20191022_Fred_Wellman
Then-Maj. Fred Wellman in Iraq in 2003. Must credit: Courtesy of Fred Wellman. Image Credit: AP

Saddam Hussein was in hiding, a brutal insurgency was forming and Iraq's fragile infrastructure was failing. So the Kurdish village chiefs made a simple plea to the American soldiers in the area: They needed water and they needed the bullets to stop flying.

Bashar Karim was an integral part of the first request. Army Maj. Fred Wellman would help address the second.

Karim, a Mosul University law graduate, was deputized as an interpreter for U.S. troops soon after the invasion in 2003. His village in northern Iraq welcomed the U.S. invasion that toppled Hussein after his repeated attacks against the ethnic minority.

"It was a bad situation," Karim said about Hussein's reign. "We were persecuted."

Karim went to work as a liaison between U.S. troops and the local workers marshaled to bring water projects to the area, including a nearby Iraqi air base that had been seized.

Wellman was there too, and the men became fast friends. He'd bring toys for the kids, Karim said, and provided resources for the water project. Wellman's unit built a clinic for a village doctor, named Mohammed, and filled it with supplies. He put an end to the bullets that were ricocheting into the town from a nearby rifle range.

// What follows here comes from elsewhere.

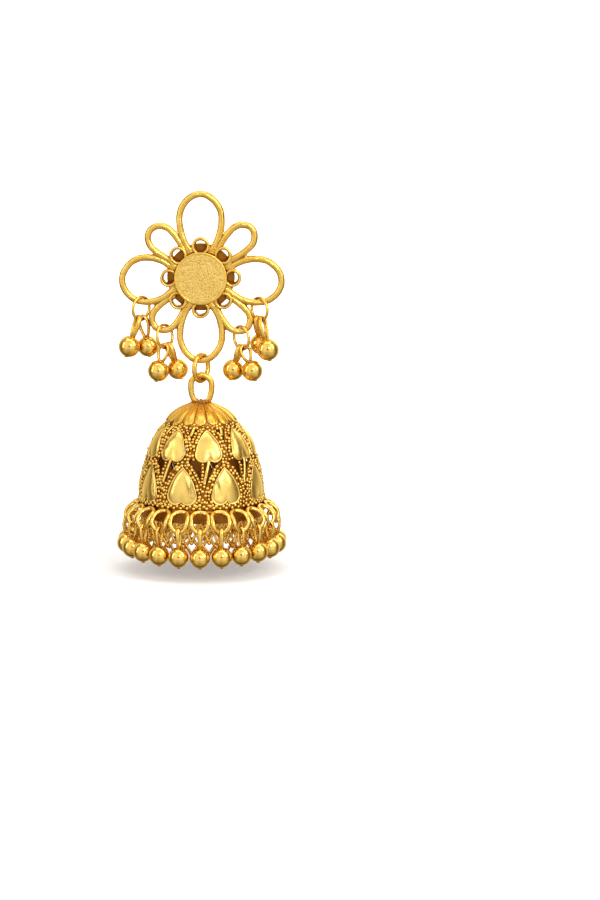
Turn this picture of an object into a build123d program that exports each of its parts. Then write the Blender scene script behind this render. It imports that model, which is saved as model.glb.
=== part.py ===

When President Donald Trump removed U.S. troops from northern Syria, memories of serving alongside Kurdish forces against the Islamic State came flooding back for both men.

The shift of U.S. troops to Iraq has angered Kurds in the region, exposing some to attacks and potential ethnic cleaning by Turkey. It also ignited accusations of abandonment after the U.S. used Kurdish fighters as ground troops during the conflict.

Some Kurds threw tomatoes and stones at retreating troops.

"We feel trapped. We were abandoned and betrayed by the president of the United States," Karim, 40, told The Washington Post by phone. "After we finished the mission we didn't expect to get treated this way."

"He is one of us,"

That sentiment was echoed by Wellman, who, like other troops and veterans, has expressed shame and disbelief over how years of their partnership - with Kurds absorbing thousands of casualties - had vaporized.

Wellman posted photos of himself with Iraqi Kurdish children with families rooted throughout Syria and Iran.

"Through all 3 of my Iraq tours I supported them, trained them and served as an adviser," he wrote on Twitter last week. "These kids would be in their 20's. I wonder if they're already dead."

The message went viral, with more than 18,000 retweets.

Then something remarkable happened. Karim had lost touch with Wellman, but he was scrolling through Twitter soon after and saw Wellman's message. Karim even recognized the kids in the photo.

"I shouted and said I know this person," Karim wrote in an email to Wellman on Tuesday, two days after Wellman's tweet. He was delighted and relieved to see his friend again, albeit online.

What struck Karim about Wellman was how he dove into Kurdish culture. Food was brought out during meetings with elders and chiefs, with soups, dates, and occasionally an entire lamb. The custom is to eat with your hands, Karim said, and asking for utensils was taboo. But Wellman jumped right in.

"He is one of us," Karim said.

After Karim found him, Wellman started to hear from others he befriended during his time there. Villagers emailed him to identify the children as family members and friends. Some of them had their own children. One friend's son lives in Seattle.

They later spoke on the phone, and Wellman, now 54, heard what Karim had been up to since they last saw each other 16 years ago.

There were things they both knew. Mohammed, the doctor, was murdered by insurgents in 2012, killed in his own clinic that Wellman helped build. And another interpreter they both knew, a Coptic Christian named Bassam, was beheaded in 2004.

A video of his killing was sent to other interpreters as a warning. Wellman saw it. Karim couldn't bear to watch.

But some brighter moments Wellman hadn't known, like how Karim fled Iraq in October 2011 and settled in the United States.

He became a naturalized citizen and made a home among other Iraqis in Lincoln, Nebraska, with his wife and four children. Two of them were born in the U.S. And now, Karim is a representative for fellow immigrants at the Lutheran Family Services of Nebraska, a community resource organization.

"My heart soared knowing he got out when he did," Wellman said. He told Karim about his veteran and military-centric PR firm that he started after retiring from the Army in 2010, and his new life in Virginia.

But the circumstances that animated a digital reunion has made Wellman seethe for weeks.

"To be so flippant about lives we're protecting, it's appalling to me," he said.

Karim protested with fellow Kurds on Friday on the steps of the Nebraska state capitol alongside about 80 other people.

"We asked the U.S. representatives to do anything in their power to intervene and maybe revise this decision or talk to the president or do something about this to stop this decision," Karim told local media from the protest.

Most former interpreters try to lay low after integrating into American life, Wellman said, so it was astonishing for him to see Karim's fierce advocacy.

"It shows the bravery of the Kurdish people," Wellman said. "It's inspiring as hell to me."